The top surface of the floor panels can be finished in several ways. The two most common finishes are epoxy-powder paint or a vinyl-tile laminate. Both provide reasonably good resistance to chemicals, wear and abrasion. Carpeting and other common flooring materials can also be laminated to the panels for applications other than clean rooms. Paint, vinyl and even carpeting are usually specified to provide a given range of electrical resistance to provide the electrostatic discharge properties that are important to the protection of microchips and delicate instrumentation.
The design of the under-structure for a raised-access floor varies considerably for different facilities. In general, it must provide different finished floor heights, clearances and structural requirements. Common to under-structure designs is the adjustable pedestal. The volume of contemporary raised-access floors allows makers to use aluminum die-cast bases and pedestal heads. The pedestal head has a screw thread to provide precise height adjustment. The thread is long enough to provide at least one-inch of elevation adjustment. This accommodates installations in which the sub-floor is not flat or level. A locking nut fixes the pedestal height once the raised access floor is leveled. Floor height is typically designed to be anywhere from 6 to 48 inches. Simply cutting the aluminum pedestal tube establishes the correct height.
The most common under-structure design is a grid of pedestals on 24-inch centers.
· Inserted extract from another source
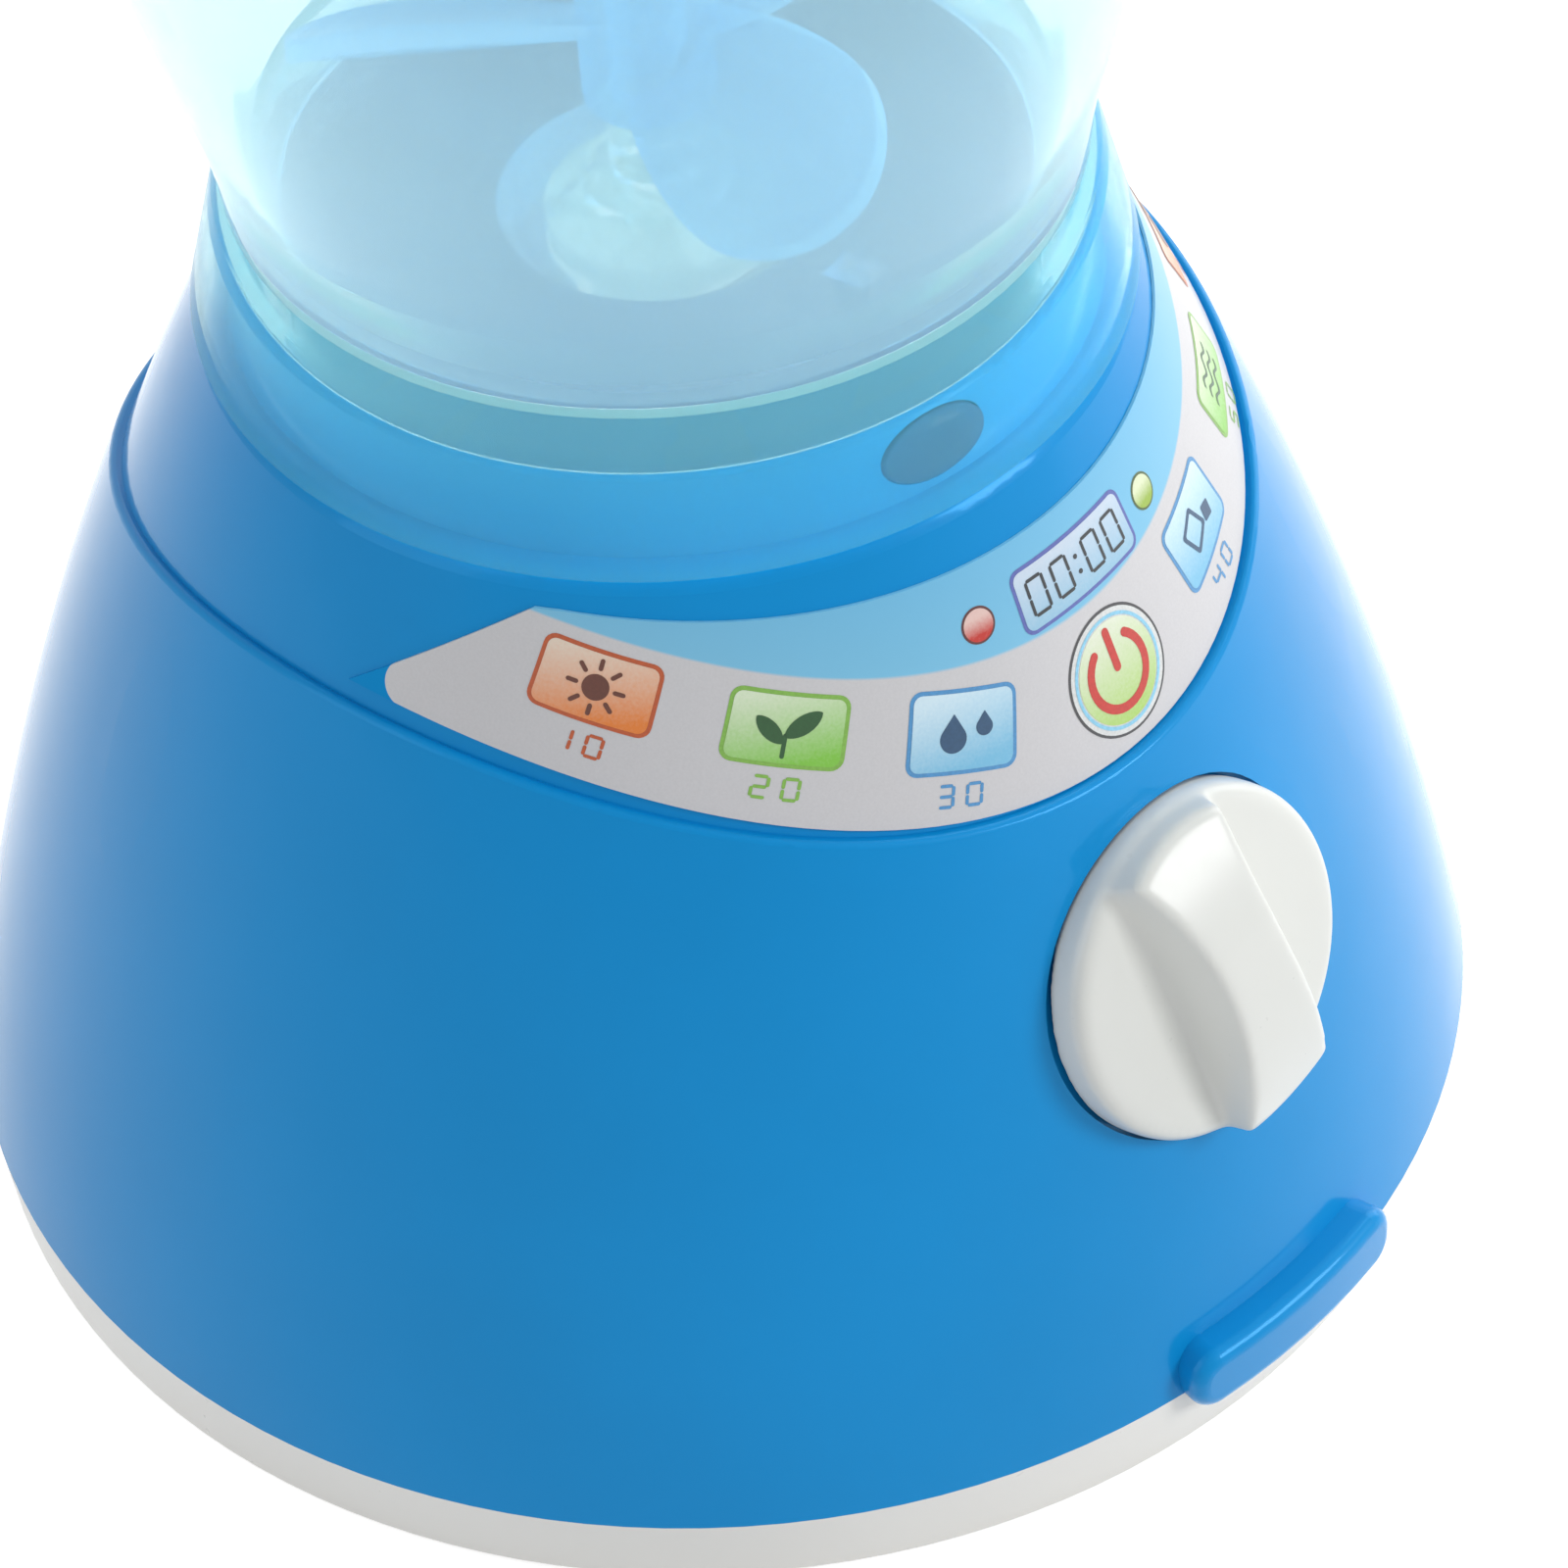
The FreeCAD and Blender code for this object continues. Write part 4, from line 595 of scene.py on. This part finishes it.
for name, phi, z, rim, low, high in (
        ("dot_red", -13.6, 71.5, (0.10, 0.02, 0.02), (0.50, 0.02, 0.01), (0.72, 0.50, 0.45)),
        ("dot_green", 14.2, 71.2, (0.07, 0.12, 0.03), (0.28, 0.42, 0.03), (0.68, 0.74, 0.50))):
    add_print(name + "_rim", [oval(1.42, 1.42)], ink("ink_rim_" + name, rim), phi, z, 0.0, 1)
    add_print(name, [oval(1.24, 1.24)], ink("ink_" + name, low, high, z - 0.7, z + 0.5), phi, z, 0.0, 2)

# Power print: dark ring, white ring, blue ring, graded disc and the power sign
POWER_PHI = 0.8
POWER_Z = 62.7
add_print("power_rim", [oval(5.0, 5.0, steps=64)], ink("ink_rim", (0.05, 0.05, 0.055)),
          POWER_PHI, POWER_Z, 0, 1)
add_print("power_white", [oval(4.78, 4.78, steps=64)], ink("ink_white", (0.70, 0.71, 0.70)),
          POWER_PHI, POWER_Z, 0, 2)
add_print("power_ring", [ring(oval(4.4, 4.4, steps=64), oval(4.12, 4.12, steps=64))],
          ink("ink_sky", (0.26, 0.60, 0.80)), POWER_PHI, POWER_Z, 0, 3)
add_print("power_disc", [oval(4.02, 4.02, steps=64)],
          ink("ink_disc", (0.36, 0.58, 0.10), (0.72, 0.76, 0.62), 58.6, 66.6), POWER_PHI, POWER_Z, 0, 3)
add_print("power_sign", arc_band(2.85, 0.72, 128, 412) + [stroke(0, 0.35, 0, 3.3, 0.72)],
          ink("ink_red", (0.56, 0.03, 0.02)), POWER_PHI, POWER_Z, 0, 4)


# Stage
FLOOR_HALF = 4.0
FLOOR_DROP = 0.0003        # the floor lies this far under the part
FLOOR_GLOW = 0.62
WORLD_LIGHT = 0.5


def seen_rays(tree):
    """One for rays that come straight from the camera, a reflection or a clear piece, else zero."""
    path = tree.nodes.new("ShaderNodeLightPath")
    bent = math_node(tree, "MAXIMUM", path.outputs["Is Glossy Ray"], path.outputs["Is Transmission Ray"])
    return math_node(tree, "MAXIMUM", path.outputs["Is Camera Ray"], bent)


def build_floor():
    """Plain pale floor that shows white."""
    mesh = bpy.data.meshes.new("floor")
    half = FLOOR_HALF
    corners = [(-half, -half, 0), (half, -half, 0), (half, half, 0), (-half, half, 0)]
    mesh.from_pydata(corners, [], [(0, 1, 2, 3)])
    floor = bpy.data.objects.new("floor", mesh)
    floor.location.z = -FLOOR_DROP
    bpy.context.scene.collection.objects.link(floor)
    m, tree, out = new_material("floor_pale")
    shader = tree.nodes.new("ShaderNodeBsdfDiffuse")
    shader.inputs["Color"].default_value = (0.82, 0.82, 0.82, 1)
    glow = tree.nodes.new("ShaderNodeEmission")
    glow.inputs["Strength"].default_value = FLOOR_GLOW
    none = tree.nodes.new("ShaderNodeEmission")
    none.inputs["Strength"].default_value = 0.0
    pick = tree.nodes.new("ShaderNodeMixShader")
    both = tree.nodes.new("ShaderNodeAddShader")
    tree.links.new(seen_rays(tree), pick.inputs[0])
    tree.links.new(none.outputs[0], pick.inputs[1])
    tree.links.new(glow.outputs[0], pick.inputs[2])
    tree.links.new(shader.outputs[0], both.inputs[0])
    tree.links.new(pick.outputs[0], both.inputs[1])
    tree.links.new(both.outputs[0], out.inputs["Surface"])
    mesh.materials.append(m)


def build_world():
    """Soft even light, seen as white."""
    world = bpy.data.worlds.new("studio")
    bpy.context.scene.world = world
    world.use_nodes = True
    tree = world.node_tree
    tree.nodes.clear()
    out = tree.nodes.new("ShaderNodeOutputWorld")
    plain = tree.nodes.new("ShaderNodeBackground")
    plain.inputs["Color"].default_value = (0.95, 0.97, 1.0, 1)
    plain.inputs["Strength"].default_value = WORLD_LIGHT
    bright = tree.nodes.new("ShaderNodeBackground")
    bright.inputs["Color"].default_value = (1, 1, 1, 1)
    bright.inputs["Strength"].default_value = 1.0
    pick = tree.nodes.new("ShaderNodeMixShader")
    tree.links.new(seen_rays(tree), pick.inputs[0])
    tree.links.new(plain.outputs[0], pick.inputs[1])
    tree.links.new(bright.outputs[0], pick.inputs[2])
    tree.links.new(pick.outputs[0], out.inputs["Surface"])


def area_light(name, where, width, height, power):
    """Rectangular lamp aimed at the middle of the base."""
    data = bpy.data.lights.new(name, "AREA")
    data.energy = power
    data.shape = "RECTANGLE"
    data.size = width
    data.size_y = height
    obj = bpy.data.objects.new(name, data)
    obj.location = where
    obj.rotation_euler = (Vector(LAMP_AIM) - Vector(where)).to_track_quat("-Z", "Y").to_euler()
    bpy.context.scene.collection.objects.link(obj)


# Camera of the photograph, fitted to it: angles in degrees, distances in metres
CAMERA_DOWN = 44.52
CAMERA_ROLL = -4.51
CAMERA_YAW = 0.64
CAMERA_BACK = 0.39384
CAMERA_HIGH = 0.40572 + SEAM_Z * MM
CAMERA_ROUND = 45.4        # how far the camera stands round from the part's front
CAMERA_LENS = 160.245
CAMERA_SENSOR = 36.0

# Lamps: name, place, width, height, power
LAMP_AIM = (0, 0, 0.06)
LAMPS = (("key", (0.35, -0.7, 0.45), 0.3, 0.3, 3.6),
         ("left", (-0.75, 0.25, 0.5), 0.5, 0.8, 1.8),
         ("right", (0.75, -0.1, 0.45), 0.5, 0.8, 3.2))


def build_camera():
    """Camera at its place and aim in the view's own frame, turned to the part's front."""
    down, roll, yaw = math.radians(CAMERA_DOWN), math.radians(CAMERA_ROLL), math.radians(CAMERA_YAW)
    aim = Vector((0, math.cos(down), -math.sin(down)))
    right = Vector((1, 0, 0))
    up = right.cross(aim)
    aim, right = (math.cos(yaw) * aim + math.sin(yaw) * right, math.cos(yaw) * right - math.sin(yaw) * aim)
    right, up = (math.cos(roll) * right + math.sin(roll) * up, math.cos(roll) * up - math.sin(roll) * right)
    spin = Matrix.Rotation(-math.radians(CAMERA_ROUND), 3, "Z")
    turn = Matrix((spin @ right, spin @ up, spin @ -aim)).transposed()
    data = bpy.data.cameras.new("photo")
    data.sensor_width = CAMERA_SENSOR
    data.lens = CAMERA_LENS
    data.clip_start = 0.01
    obj = bpy.data.objects.new("photo", data)
    obj.matrix_world = Matrix.Translation(spin @ Vector((0, -CAMERA_BACK, CAMERA_HIGH))) @ turn.to_4x4()
    bpy.context.scene.collection.objects.link(obj)
    bpy.context.scene.camera = obj


build_floor()
build_world()
build_camera()
for lamp in LAMPS:
    area_light(*lamp)

scene = bpy.context.scene
scene.view_settings.view_transform = "Standard"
Each pedestal then supports the corners of four floor panels or, looking at it another way, four pedestals support each panel.
For some facilities, the two-foot pedestal spacing may not provide sufficient room for the piping, wiring, and access space needed.
Using heavier pedestals overcomes this—typically by means of 48-inch centers. Pre-fabricated stringers interconnect the pedestals just below the floor panels. Each stringer has a pre-punched hole at its midpoint to allow the adjustable pedestal heads to seat properly. A diagonal stringer provides support for the pedestal at the center of each four-foot square. Proposed designs extend this concept to six-foot on center waffle-slabs. It is only necessary to beef up the pedestals and stringers in such designs to minimize deflections. An additional advantage of the stringer designs is that they allow easy attachment of pipe or wiring hanger assemblies using commonly available hardware.